The crowdfunding platform is, at first glance, the home of boundless hyperbole. Look a little closer, however, and the exorbitant enthusiasm on display arises from some individuals’ conviction that their dream needs to be realised.

“The best campaigns are not the ones that are shouting from the mountaintops how great they are, but the ones that shout about how passionate they are,” says Elan Lee. “That’s something you will find on all the most successful pages.” The game designer knows a thing or two about crowdfunding success, thanks to card game Exploding Kittens, which launched in 2015 and is still the fifth-most funded project of all time on Kickstarter.

A Collective Cause

Thanks to crowdfunding platforms like Kickstarter, Indiegogo and countless other local and international competitors, now inventors really can have a penny for every time someone tells them they should turn their awesome ideas into reality. Those pennies don’t come from shrewd investors or calculating bankers, but from the very people who love those ideas and want to help make them actual products.

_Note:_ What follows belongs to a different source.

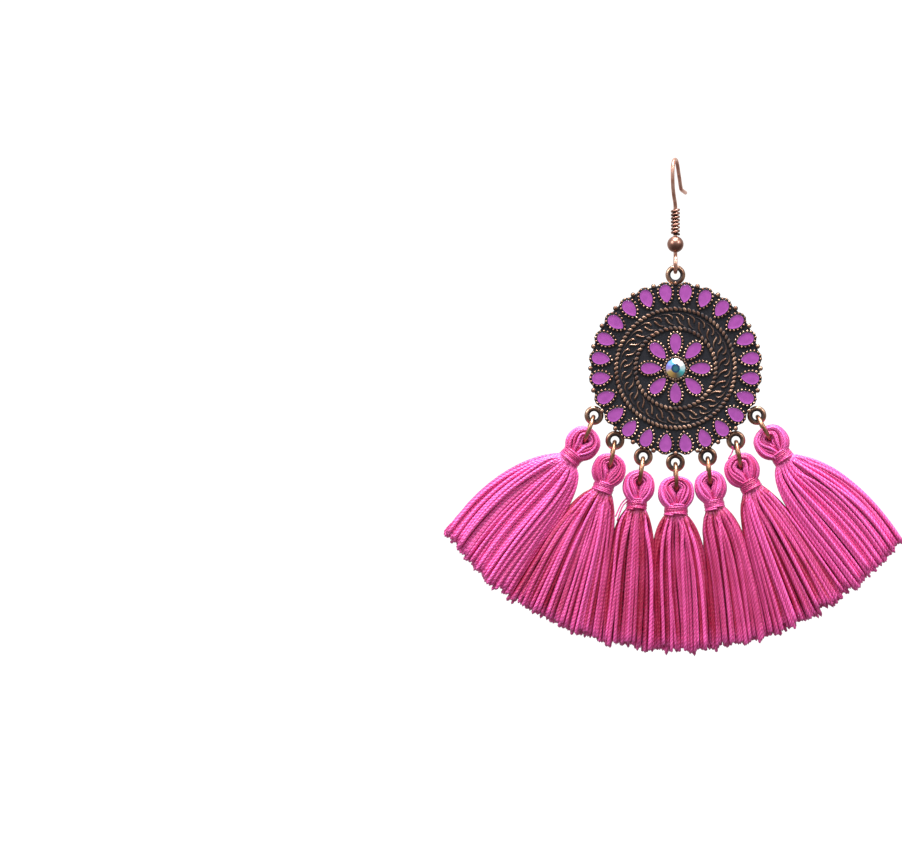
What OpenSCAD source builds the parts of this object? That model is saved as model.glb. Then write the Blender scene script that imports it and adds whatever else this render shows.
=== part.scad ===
// Tassel earring: an ear wire with coil and bead, a cast concho medallion with enamel petals
// and a cut stone, seven jump rings and seven thread tassels.
// Frame: +Z up, the front faces -Y, and the origin is the inside top of the ear wire's crown.

/* [Ear wire] */
// Diameter of the ear wire
wire_d = 0.7; // [0.6:0.05:0.8]
// Bend radius of the crown, at the wire's axis
crown_r = 2.05; // [1.8:0.05:3]
// Turn of the hook's plane from straight back
hook_turn = 15; // [0:1:20]
// Length of the straight front below the crown
front_l = 1.75; // [0.5:0.05:4]
// Bend radius of the bulging front
front_bend_r = 5; // [3:0.1:8]
// Lean of the stem where it leaves the coil
stem_lean = 40; // [20:1:50]
// Straight run between the stem's two bends
stem_run_l = 1; // [0.5:0.1:2]
// Bend radius just above the coil
stem_bend_r = 1.5; // [1:0.1:2.5]
// Lean of the straight tail from vertical
tail_lean = 32; // [15:1:45]
// Length of the straight tail
tail_l = 4.8; // [3:0.1:14]
// Bend radius of the kicked end
kick_r = 0.9; // [0.8:0.1:2]
// Lean of the kicked end from vertical
kick_lean = 82; // [50:1:85]
// Length of the kicked end
kick_l = 3.1; // [1.5:0.1:5]
// Inside diameter of the eye that holds the pendant
eye_id = 2.24; // [2.24:0.02:3]
// Opening left where the eye's end meets the stem
eye_slit = 0.12; // [0.05:0.01:0.2]

/* [Coil and bead] */
// Diameter of the coil's own wire
coil_wire_d = 0.52; // [0.4:0.02:0.6]
// Length of the coil
coil_l = 5; // [3.8:0.1:8]
// Turns of the coil
coil_turns = 7; // [4:1:8]
// Diameter of the round bead
bead_d = 3; // [2:0.1:4]
// Bare stem between the bead and the eye
eye_neck = 0.3; // [0.1:0.05:1]

/* [Medallion] */
// Radius of the cast plate, out to the tips of its scallops
plate_r = 15.8; // [15.6:0.1:18]
// Thickness of the plate
plate_t = 1.5; // [1.2:0.1:2.2]
// Depth of the scallops
scallop = 0.45; // [0.2:0.05:0.6]
// Width of the raised rim round the back
back_rim_w = 1.2; // [0.6:0.1:3]
// Depth of the recess in the back
back_recess = 0.3; // [0.1:0.05:0.5]
// Thickness of the collar round each enamel field
collar_t = 0.22; // [0.15:0.01:0.24]
// Height of the collars above the plate
collar_h = 0.35; // [0.25:0.01:0.6]
// Diameter of the grains that follow each petal
grain_d = 0.46; // [0.3:0.01:0.48]
// Height of the grains
grain_h = 0.24; // [0.15:0.01:0.4]
// Distance between grains along a petal
grain_pitch = 0.68; // [0.62:0.01:1.2]
// Diameter of the balls between the rim petals
rim_ball_d = 0.84; // [0.5:0.01:0.9]

/* [Rim petals] */
// Number of petals round the rim
rim_petals = 24; // [16:1:24]
// Width of a rim petal's enamel
rim_petal_w = 2.16; // [1.4:0.02:2.2]
// Length of a rim petal's enamel
rim_petal_l = 3.25; // [2.6:0.05:3.3]
// Metal left outside a rim petal's enamel
rim_edge_w = 0.5; // [0.4:0.02:0.6]

/* [Flower petals] */
// Number of petals round the centre stone
flower_petals = 8; // [6:1:8]
// Width of a flower petal's enamel
flower_petal_w = 1.86; // [1.2:0.02:2]
// Length of a flower petal's enamel
flower_petal_l = 3.65; // [2.6:0.05:3.7]
// Distance from the bezel to a flower petal's enamel
flower_gap = 0.35; // [0.3:0.01:0.4]

/* [Rings of relief] */
// Distance from the rim petals' points to the middle of the outer rope ring
rim_rope_gap = 1.25; // [1.1:0.05:1.35]
// Strands round the outer rope ring
outer_rope_strands = 80; // [60:1:90]
// Distance from the flower petals' ends to the middle of the inner rope ring
flower_rope_gap = 1.025; // [0.975:0.005:1.125]
// Strands round the inner rope ring
inner_rope_strands = 52; // [40:1:60]
// Width of a rope ring
rope_w = 0.95; // [0.7:0.01:1]
// Slant of a rope strand from the radius
rope_slant = 38; // [20:1:45]
// Repeats round the chain ring
chain_repeats = 28; // [20:1:28]
// Width of a chain stroke
chain_stroke_w = 0.36; // [0.25:0.01:0.4]

/* [Stone] */
// Diameter of the centre stone
stone_d = 3.57; // [2.6:0.01:3.7]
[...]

For Lee, that’s what truly sets crowdfunding apart from any other funding strategy: “The community is invested in the project and feels a sense of ownership: They helped make it real. They made it possible, they helped bring it into existence. Those people nurture the finished product and help it spread, because they gave a small piece of themselves to make it real.”

The Key To Crowdfunding

Record-breaking efforts like Exploding Kittens (“a card game for people who are into kittens and explosions and laser beams and sometimes goats,” in case you aren’t familiar) make it all seem so easy.

However, Curdegn Bandli, one of the designers behind the crowdfunded Slicks Travel System, points out that a great idea is not enough. “It’s a pretty big effort. You can’t just upload a project to a crowdfunding site, go to bed and wake up a millionaire,” he says. “You have to work a lot, communicate a lot and make sure you’re seen. The platform doesn’t do that for you. We started preparations half a year in advance.”

It’s a pretty big effort. You can’t just upload a project to a crowdfunding site, go to bed and wake up a millionaire. – Curdegn Bandli

Asked to summarise the key to success for the modular backpack designed by his team at Swiss design studio Flink, Bandli points to three factors: “The product has to be something people want, it has to have a USP [unique selling proposition] and offer something new.”

Having worked on numerous award-winning design projects for other brands, what strikes him as an advantage of crowdfunding is that “a lot of products on crowdfunding sites are original and raw. They haven’t gone through the many filters that can dilute a product during the normal design process. Crowdfunding enables developers to take their design directly to the consumer, which means the results are more extreme, which leads to interesting products and interesting stories.”

Give And Take

Indeed, the secret to crowdfunding success begins – but doesn’t end – with a great product. In order to complete a project that not only raises money, but also yields a result that keeps investors happy, users have to embrace the idiosyncrasies of the platform. That includes believing in the wisdom of the crowd.

According to Lee, “If you throw a crowd at a problem too early, it descends into chaos, but if you set up established guidelines, with good leadership and structure, and then bring the crowd in, it will deliver ideas and improvements that you never would have thought of.” Bandli agrees: “We got a lot of functional input from people who wrote pages upon pages of suggestions, and we really got some good ideas from them.”

In return, the crowd gets a product that is not only unique, new and (at least initially) exclusive, in the best case scenario it is tweaked to fulfil the collective desires of interested consumers.

Lee’s Kickstarter profile is proof that the community spirit works both ways. The founder behind one of the most successful crowdfunding projects of all time has backed a whopping 223 other projects on the platform. “My house is filled with Kickstarter items – from utensils in my kitchen to computers embedded in my walls, to gadgets inside my car, to literally the underwear I am wearing right now,” he says. “So much of my life comes from Kickstarter. I can help others get a start and get really excited about backing new products.”

At first glance, Kickstarter is a funding and marketing tool, but dig a little deeper and you’ll discover a community that is passionate, supportive and highly enthusiastic. Harness that community spirit, and you could be in with a chance to launch the next record-breaking crowdfunding project. If you’re convinced your idea is the best, greatest or coolest in the world, you might just be able to convince others to back your dream.